* Working data:
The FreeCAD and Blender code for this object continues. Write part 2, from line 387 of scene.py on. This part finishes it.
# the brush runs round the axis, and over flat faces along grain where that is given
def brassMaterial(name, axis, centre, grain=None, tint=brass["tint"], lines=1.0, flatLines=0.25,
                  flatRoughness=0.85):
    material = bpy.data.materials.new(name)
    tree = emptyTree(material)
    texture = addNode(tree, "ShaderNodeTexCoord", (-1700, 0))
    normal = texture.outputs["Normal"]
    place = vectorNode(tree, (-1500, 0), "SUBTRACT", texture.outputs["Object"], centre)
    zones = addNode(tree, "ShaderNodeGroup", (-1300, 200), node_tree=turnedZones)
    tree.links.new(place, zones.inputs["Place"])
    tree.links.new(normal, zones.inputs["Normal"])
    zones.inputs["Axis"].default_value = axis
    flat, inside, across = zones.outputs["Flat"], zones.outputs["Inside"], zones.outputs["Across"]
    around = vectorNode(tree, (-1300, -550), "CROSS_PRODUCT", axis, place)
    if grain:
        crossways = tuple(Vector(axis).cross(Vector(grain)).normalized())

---

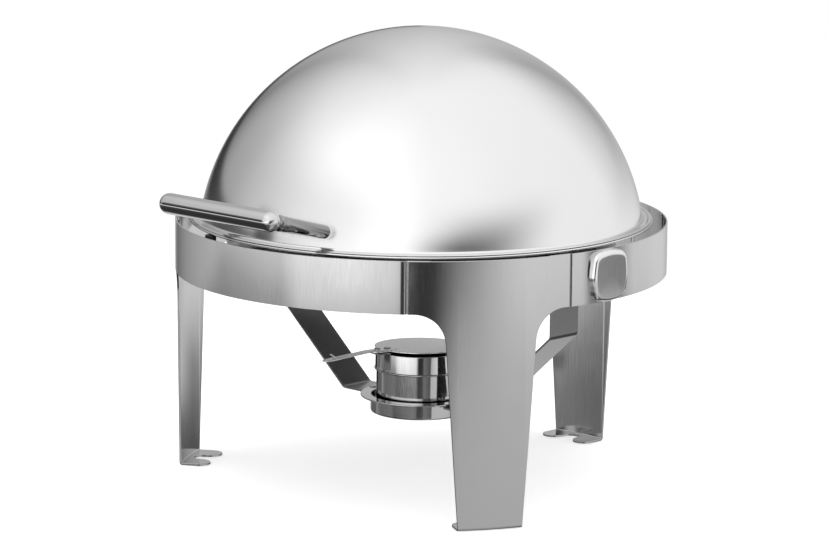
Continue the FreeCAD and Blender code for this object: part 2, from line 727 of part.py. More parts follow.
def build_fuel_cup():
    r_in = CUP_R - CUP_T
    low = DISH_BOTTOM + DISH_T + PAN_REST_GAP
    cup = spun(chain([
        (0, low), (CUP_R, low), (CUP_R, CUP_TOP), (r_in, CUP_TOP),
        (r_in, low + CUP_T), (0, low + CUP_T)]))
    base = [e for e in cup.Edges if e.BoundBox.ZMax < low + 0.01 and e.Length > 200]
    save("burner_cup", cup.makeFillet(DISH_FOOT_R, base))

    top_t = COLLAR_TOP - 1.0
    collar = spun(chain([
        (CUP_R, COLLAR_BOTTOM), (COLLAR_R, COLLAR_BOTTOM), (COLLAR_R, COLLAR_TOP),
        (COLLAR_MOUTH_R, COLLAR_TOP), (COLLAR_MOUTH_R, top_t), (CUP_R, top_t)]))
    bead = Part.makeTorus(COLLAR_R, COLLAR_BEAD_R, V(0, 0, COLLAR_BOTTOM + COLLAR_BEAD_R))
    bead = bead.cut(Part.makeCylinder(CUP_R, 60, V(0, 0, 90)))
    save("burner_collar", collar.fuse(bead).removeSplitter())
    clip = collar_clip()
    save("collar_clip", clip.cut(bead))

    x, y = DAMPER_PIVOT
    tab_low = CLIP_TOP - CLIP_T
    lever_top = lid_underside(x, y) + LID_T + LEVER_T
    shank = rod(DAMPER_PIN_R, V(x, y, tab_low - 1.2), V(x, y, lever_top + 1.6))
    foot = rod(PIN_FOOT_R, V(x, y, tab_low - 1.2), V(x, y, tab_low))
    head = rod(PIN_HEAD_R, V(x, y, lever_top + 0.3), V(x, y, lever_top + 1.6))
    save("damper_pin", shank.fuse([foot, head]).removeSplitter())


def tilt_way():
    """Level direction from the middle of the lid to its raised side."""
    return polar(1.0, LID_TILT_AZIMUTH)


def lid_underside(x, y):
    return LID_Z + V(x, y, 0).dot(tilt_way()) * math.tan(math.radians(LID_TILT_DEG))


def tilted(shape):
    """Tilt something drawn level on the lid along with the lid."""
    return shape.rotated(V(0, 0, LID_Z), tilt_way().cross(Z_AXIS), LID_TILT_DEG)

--

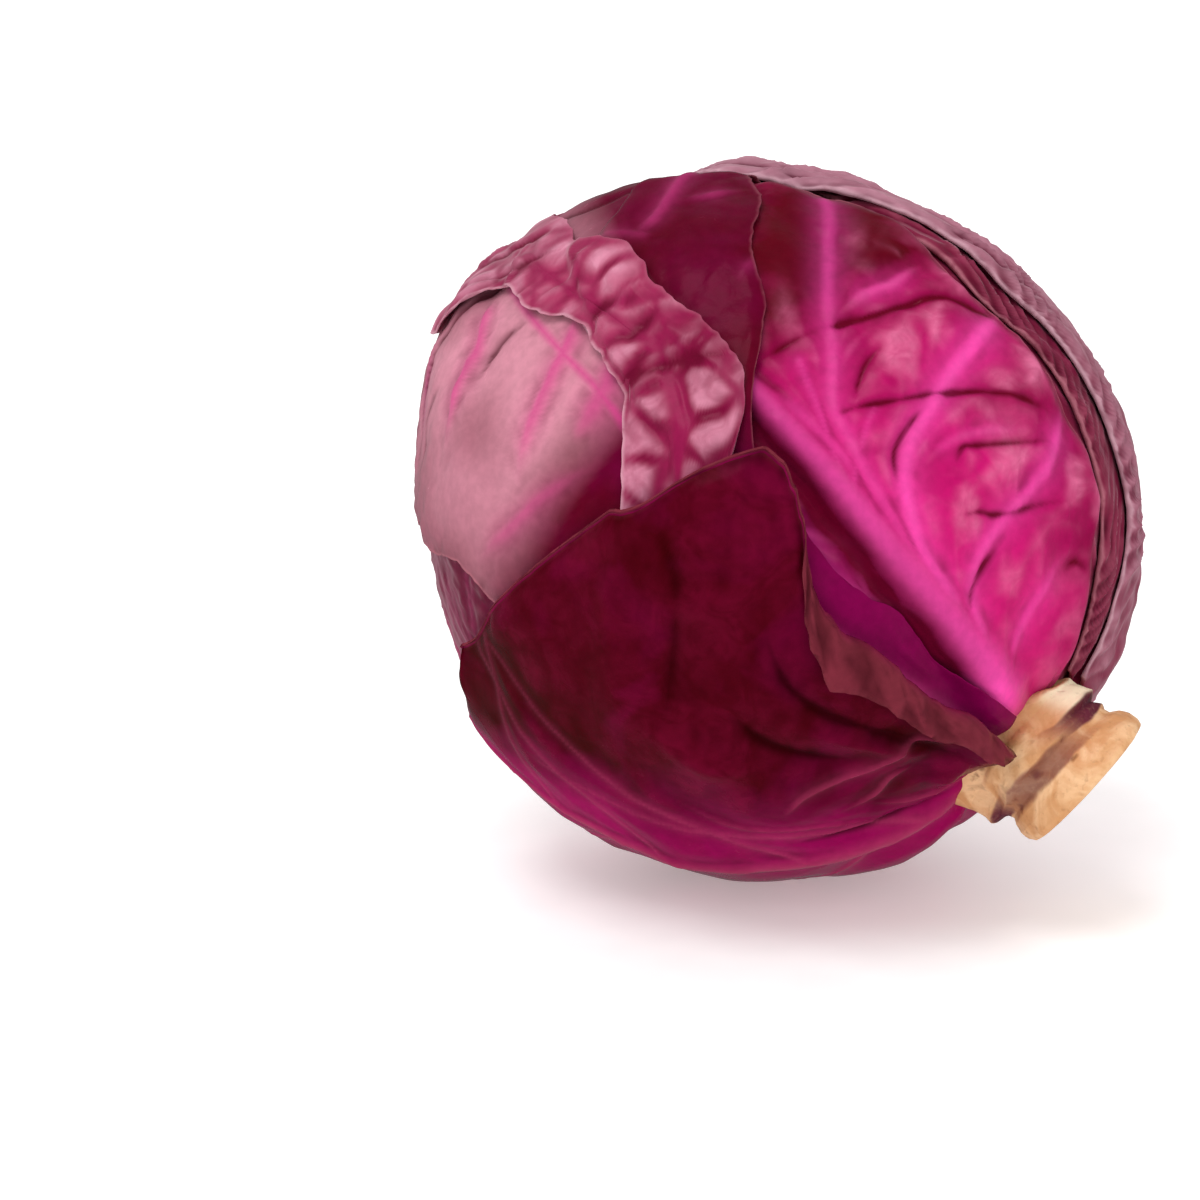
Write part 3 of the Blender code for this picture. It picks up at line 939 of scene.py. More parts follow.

* Aim: Tally how many lines in the material above hold the word "More". Write only that number.

* Written reply: 2